I know alot of friends in other countries right? these ppl get to know me for me, the crazy hairbrained, eratic, freaks out and over reacts me. the one who isn't rational and has breaks downs and they still love me. Chris I have known for a little over 3 years now, I have gone to see him already and his fam is pretty cool, tho if tom tries to kiss me again it won't be pretty! (hear that tom, yea I am not letting you live that one down EVER!) haha, I miss them all there, I had fun, I had no worries, I was me , sarcastic, loud, crazy yea a few times rude. But I was also nice, polite, forgiving, funny and something to watch while carrying my heels in my hands on the way back from a night out with Chris and Tom.

Victoria I have only known a few months but it feels like years. She is like a sissy to me already. Like Chris she keeps me sane. she listens to me rant about things on almost a daily basis and is there when I need her, she is awesome, nice, funny, smart, pretty and an all around good person. I am lucky to know her. Her husband Claton is pretty cool too, quiet, but that is part of his charm.

Both great options but which to choose?

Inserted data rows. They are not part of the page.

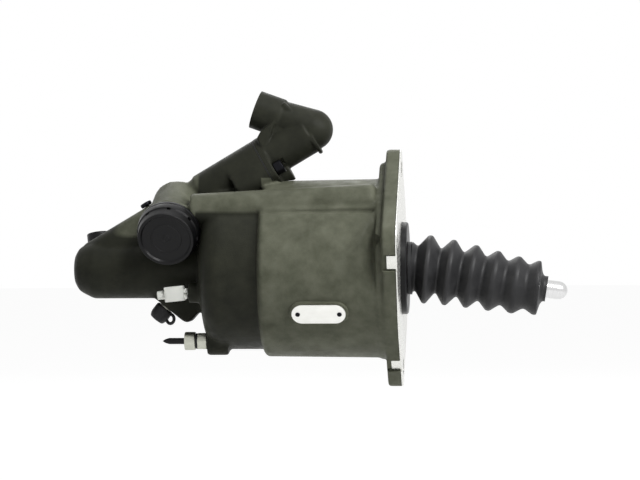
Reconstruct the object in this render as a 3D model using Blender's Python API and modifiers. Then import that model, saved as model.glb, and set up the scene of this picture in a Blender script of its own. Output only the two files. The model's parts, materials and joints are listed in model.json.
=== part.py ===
"""Hydro-pneumatic clutch servo: a cast housing with an air cylinder, a coaxial hydraulic cylinder, an inclined
control valve under a bolted elbow, and a push rod in a rubber bellows.

+X is the way the push rod moves out. The origin is the centre of the front plate's outer face. Sizes are in
millimetres and become metres as each mesh is made.
"""

import math

import bmesh
import bpy
from mathutils import Matrix, Vector
from mathutils.geometry import convex_hull_2d

MM = 0.001
GAP = 0.3
OVERRUN = 3.0
ROUND_LARGE = 32
ROUND_INNER = 24
ROUND_SMALL = 16
ROUND_TINY = 10

# Air cylinder and its flange
BORE_R = 51.0
SLEEVE_R = 64.0
SLEEVE_DRAFT = 1.2
SLEEVE_START = -100.0
REAR_R = 58.7
REAR_CORNER = 15.0
DOME_END = -148.5
DOME_RISE = 5.0
BORE_END = -137.5
BORE_CORNER = 15.0
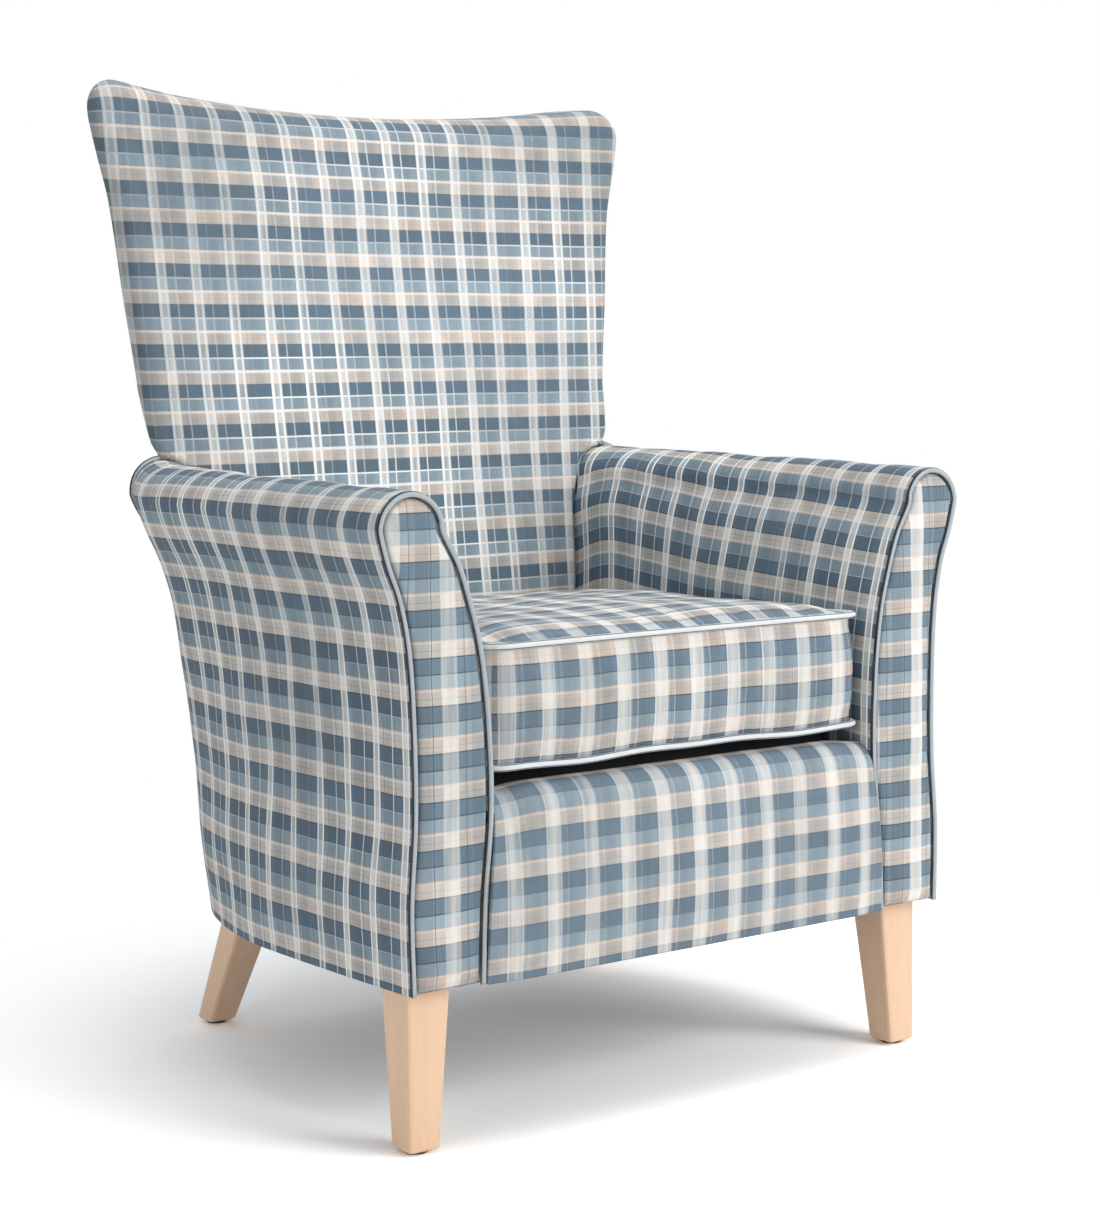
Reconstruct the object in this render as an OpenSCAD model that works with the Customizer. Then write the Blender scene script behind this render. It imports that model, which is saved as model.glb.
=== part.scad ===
// Fireside chair: a timber frame on four tapered legs, upholstered arms and back, loose box cushion.
// The front faces -Y, the seat is symmetric about X = 0 and the floor is Z = 0.

/* [Overall] */
// Width of the seat between the feet of the arms
seat_w = 520; // [490:1:580]
// Width of one arm at its foot
arm_w = 92; // [86:1:108]
// Depth of the base from the arm facings to the outside back
base_d = 565; // [545:1:620]
// Height of the underside of the upholstery above the floor
base_z = 168; // [140:1:200]
// Height of the arms at their front
arm_z = 655; // [630:1:690]
// Height of the ears of the back
ear_z = 1100; // [1040:1:1180]
// Height of the platform that carries the cushion
deck_z = 370; // [355:1:385]

/* [Arms] */
// Height of the round arch along the top of an arm
arch_h = 38; // [30:1:46]
// Rise of the arm top from the front to the back
arm_rise = 15; // [0:1:24]
// Crown of the padded arm facings
facing_crown = 5; // [2:0.5:8]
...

I guess it doesn't really matter until I can afford to go right? Meh, gives me something to think about and look forward to.

"oh if you lose your once and only there is always room here for the lonely, watch your broken dreams dance in and out of the beams of a neon moon" that song just started playing and all of a sudden, it feels like my life, like how I am. hmmmm. interesting. I wonder why.....I am 20, why do I feel lonely? o.0 I should be out partying, not worrying about relationships or lack thereof hmm. this post is certainly a weird one.

Right, I am off to bed before it gets any wierder. Goodnight all, or I should say good morning since it is 4:37 AM pacific time on Mon, Aug. 16th, 2010.